With such an impressive back catalogue to choose from – even if a certain, now-defunct local venue saw to it that it never made the band much money – you have to assume that compiling a setlist is something of an exact science. “It’s always going to be at least seventy percent made up of the songs that the public want to hear,” says Chapman. “It has to be that way because it’s not going to go down particularly well if we suddenly decide we’re going to drop ‘True Faith’ or ‘Blue Monday’. The other thirty percent is where we get to play around with what we fancy doing ourselves, whether it’s songs from old albums that haven’t been played before or some of the more recent stuff; we’ve just started playing ‘I’ll Stay with You’ from (2013 compilation) Lost Sirens, for example.”
“The records we’ve got at our disposal to delve into just give us incredible scope for the gigs. Plus, I know it’s always important to Bernard, Steve and Gillian (Gilbert, keyboardist) to put some Joy Division stuff in there. If you’ve got the opportunity to finish your set with ‘Love Will Tear Us Apart’, then you do it. There’s just no way you can leave it out.”
Lost Sirens was made up entirely of unused material from sessions for the last New Order studio album with Peter Hook, 2005’s Waiting for the Siren’s Call. Chapman confirmed, though, that the current lineup are set to record tracks of their own. “We went straight back into the studio when we got back from the US tour last year. We had ideas for at least six or seven new songs, and we worked with Tom Rowlands from The Chemical Brothers for a little bit, so it’s all happening. I can’t say much more, other than watch this space.”
Given the messy nature of Hook’s exit from the band – he subtly told The Guardian that “Bernard’s a twat, and he always has been” – it was never likely that he was going to keep his opinions to himself when the reunion was announced, and he has indeed had plenty to say, including claims last year that Chapman had been miming to his bass parts. “You know, the best advice I had on that was actually from Bernard. He was under no illusions how much criticism I was going to come in for, but basically said that I needed to ignore the reactions – good and bad. As long as I feel like I’m doing a good job, that’s all I need to worry about. I don’t think I’ve ever paid attention to any of that shit. It’s just complete bollocks, petty stuff in the press that’s got nothing to do with music. I’m just not interested.”
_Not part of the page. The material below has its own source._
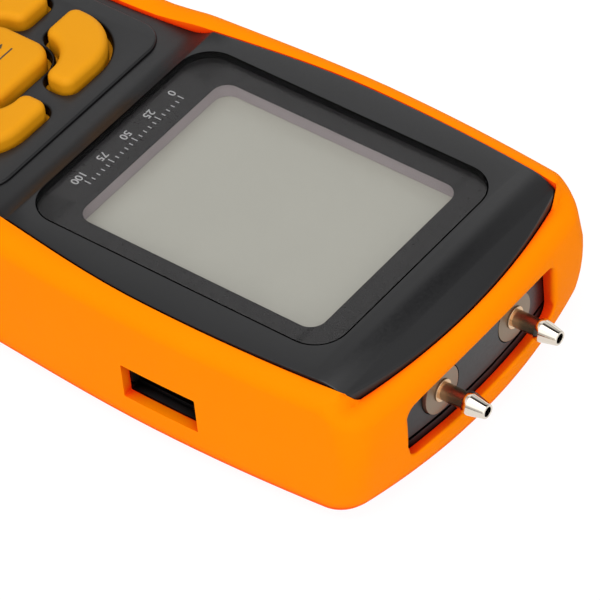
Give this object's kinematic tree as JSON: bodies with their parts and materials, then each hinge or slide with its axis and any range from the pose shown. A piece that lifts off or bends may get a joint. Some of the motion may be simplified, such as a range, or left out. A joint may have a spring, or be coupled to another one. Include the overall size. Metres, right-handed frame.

Chapman had been making music in Manchester for a good while before New Order ever came calling; his understanding of, and admiration for, the city’s music scene means that the importance of playing in one of its greatest exports is certainly not lost on him. “I’ve spent a long time here as a local musician. I was born and grew up in France, but I moved here a long time ago with the specific goal of pursuing music. It’s just been so consistent musically, and there’s a real continuity here; we’ve still got the lies of Doves, Elbow and I Am Kloot making incredible records today. When you’re lucky enough to travel around the world and see how different musicians operate in different environments, you realise that Manchester is genuinely one of the great cities to make music in; it’s such a hospitable environment for young bands. I don’t think that’ll ever change.”
Next month, the band will headline at one of the most exciting new outdoor venues in the country; they’ll play in the shadow of the giant Lovell Telescope at the university-owned Jodrell Bank Observatory, with another local legend, Johnny Marr, also on the bill. “We were actually asked to do it last year, but we couldn’t make it work, schedule-wise,” reveals Chapman. “Obviously, we were really keen to come back and make it happen this summer, and we’ve managed to put together a lineup we’re really pleased with, especially with Johnny playing. We actually just had a meeting yesterday about what we’ve got planned (previous performances have involved spectacular projections onto the telescope). I don’t really want to give the game away, but it’s going to be special. I think it’s the sort of place that has a lot of resonance for anyone who’s grown up around here. I just hope it doesn’t piss it down!”